» Exercise requirements:
Copy each line exactly.

» Data block:
— start —
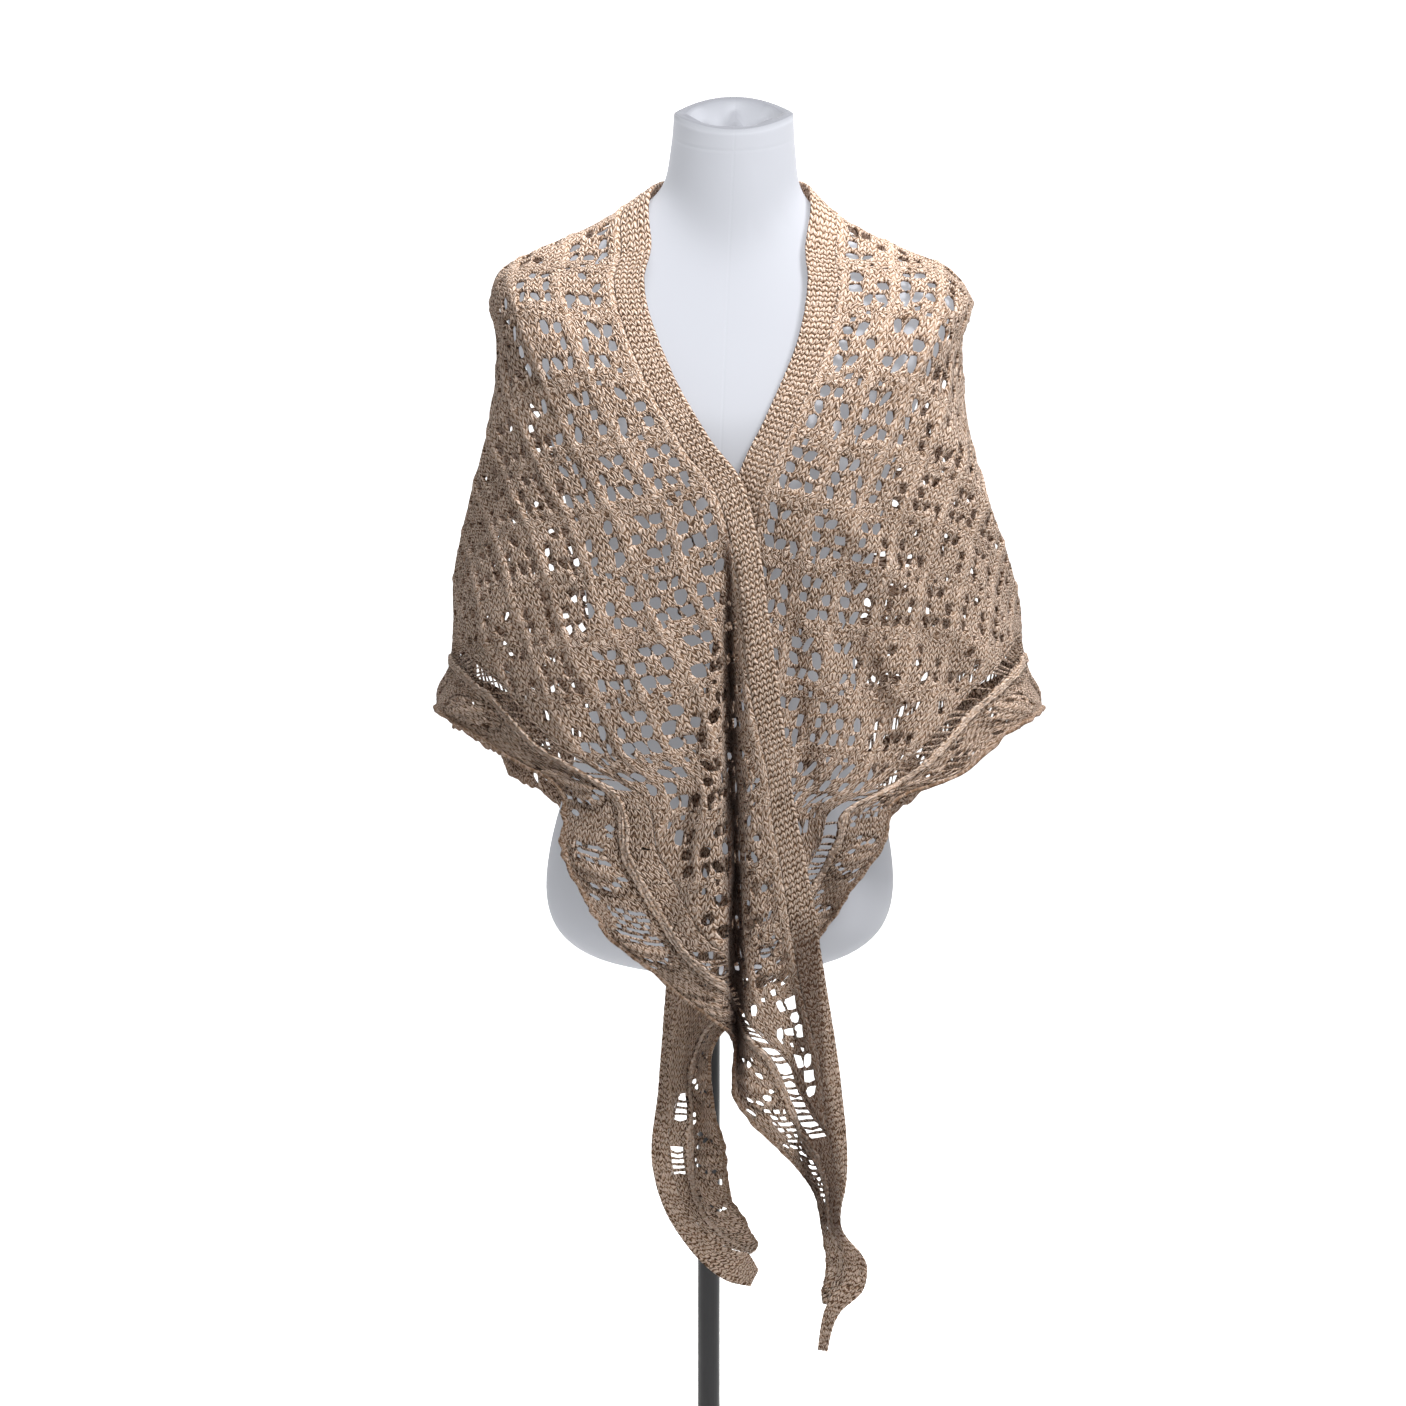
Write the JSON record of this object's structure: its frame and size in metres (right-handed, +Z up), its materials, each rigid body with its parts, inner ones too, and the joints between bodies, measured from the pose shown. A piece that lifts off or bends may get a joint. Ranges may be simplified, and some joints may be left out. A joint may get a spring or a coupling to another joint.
{
  "type": "lace shawl on a limbless dress form",
  "caption": "Triangular hand-knitted lace shawl, worn open with its wings crossed in front, on a limbless dress form with a pole and a round base.",
  "frame": {"origin": "centre of the base's underside, on the pole's axis", "axes": "+Z up along the pole, the front of the form faces -Y, +X to the right in the front view"},
  "size_m": [0.5151, 0.34, 1.299],
  "materials": {
    "lace_knit": "soft tan wool, lace knit, matte with a faint halo",
    "garter_knit": "soft tan wool, garter stitch in raised ridges",
    "edging_knit": "soft tan wool, ladder, twisted cable and leaf fans",
    "white_jersey": "fine white stretch jersey, pulled smooth",
    "black_steel": "satin black powder coat"
  },
  "bodies": {
    "root": {"neck_band_left": "garter_knit", "neck_band_right": "garter_knit", "lace_panel_left": "lace_knit", "lace_panel_right": "lace_knit", "edging_left": "edging_knit", "edging_right": "edging_knit", "form_torso": "white_jersey", "form_collar": "black_steel", "stand_pole": "black_steel", "stand_base": "black_steel"}
  },
  "joints": []
}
— end —
» Exercise output:
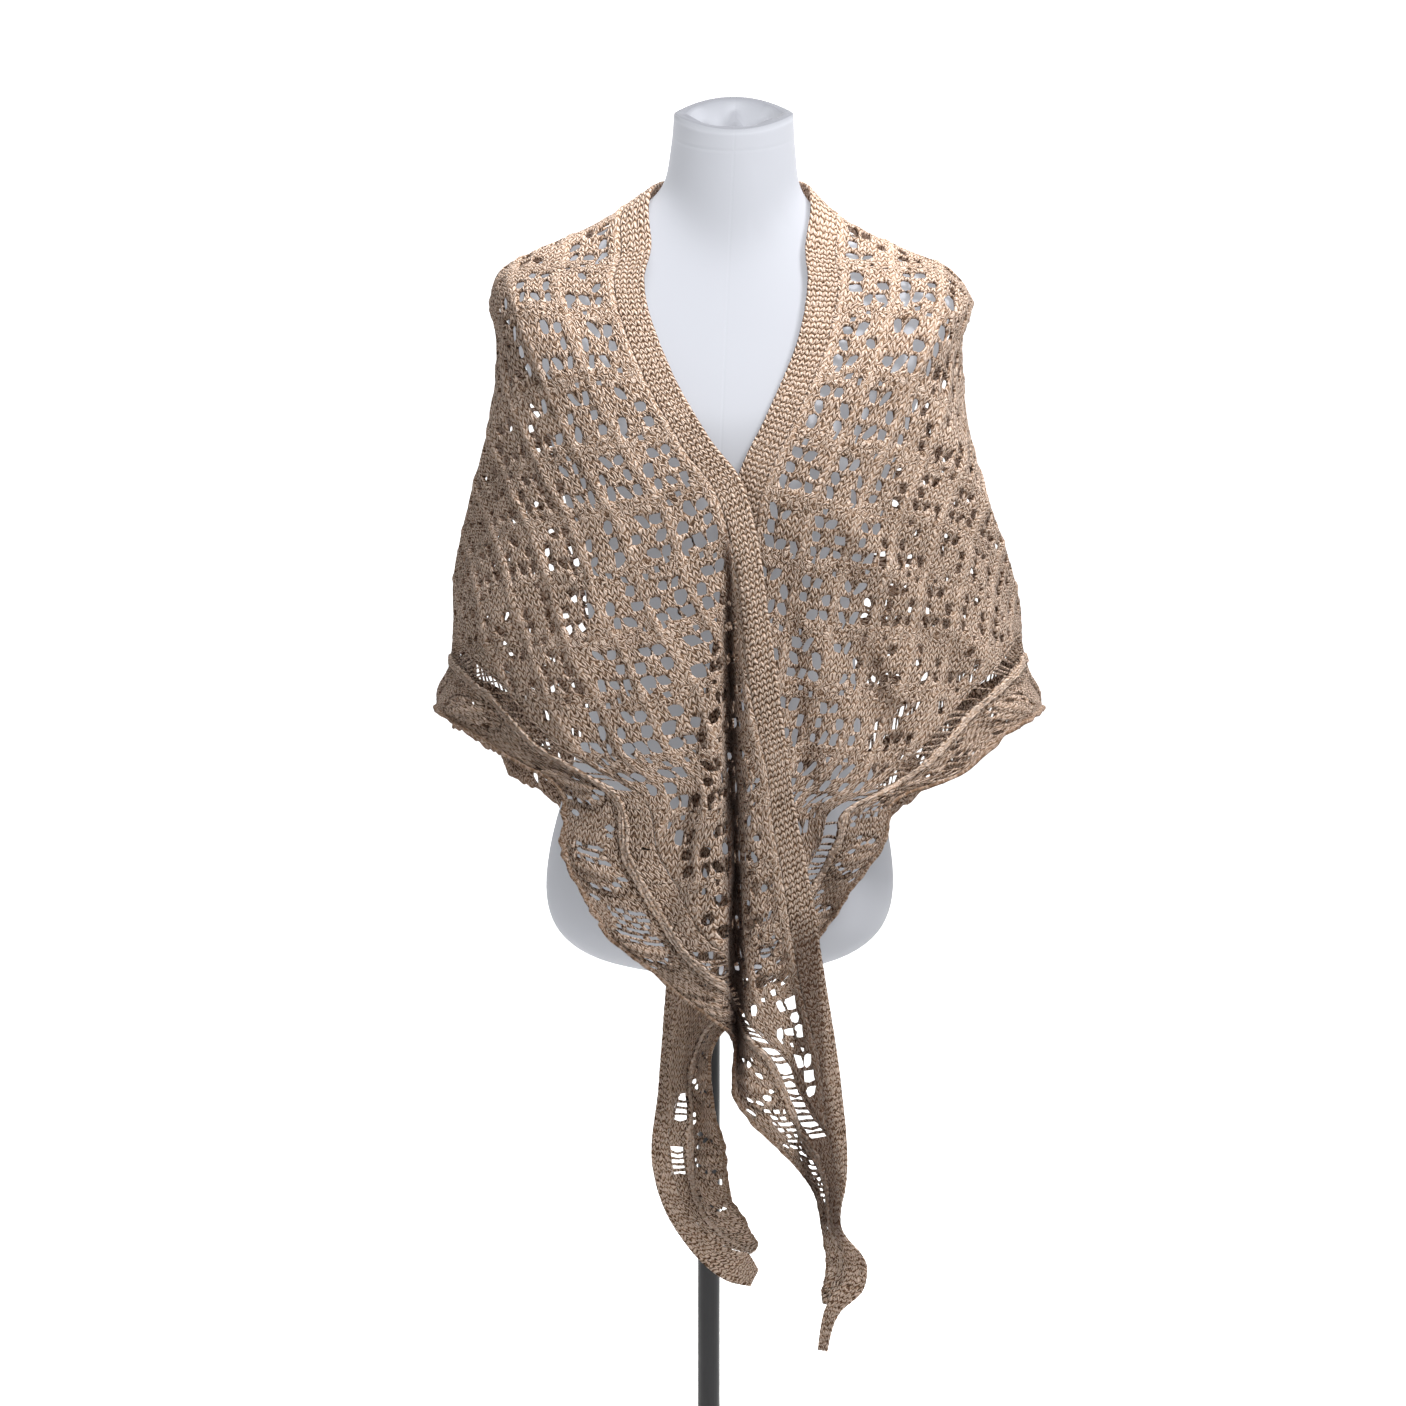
Write the JSON record of this object's structure: its frame and size in metres (right-handed, +Z up), its materials, each rigid body with its parts, inner ones too, and the joints between bodies, measured from the pose shown. A piece that lifts off or bends may get a joint. Ranges may be simplified, and some joints may be left out. A joint may get a spring or a coupling to another joint.
{
  "type": "lace shawl on a limbless dress form",
  "caption": "Triangular hand-knitted lace shawl, worn open with its wings crossed in front, on a limbless dress form with a pole and a round base.",
  "frame": {"origin": "centre of the base's underside, on the pole's axis", "axes": "+Z up along the pole, the front of the form faces -Y, +X to the right in the front view"},
  "size_m": [0.5151, 0.34, 1.299],
  "materials": {
    "lace_knit": "soft tan wool, lace knit, matte with a faint halo",
    "garter_knit": "soft tan wool, garter stitch in raised ridges",
    "edging_knit": "soft tan wool, ladder, twisted cable and leaf fans",
    "white_jersey": "fine white stretch jersey, pulled smooth",
    "black_steel": "satin black powder coat"
  },
  "bodies": {
    "root": {"neck_band_left": "garter_knit", "neck_band_right": "garter_knit", "lace_panel_left": "lace_knit", "lace_panel_right": "lace_knit", "edging_left": "edging_knit", "edging_right": "edging_knit", "form_torso": "white_jersey", "form_collar": "black_steel", "stand_pole": "black_steel", "stand_base": "black_steel"}
  },
  "joints": []
}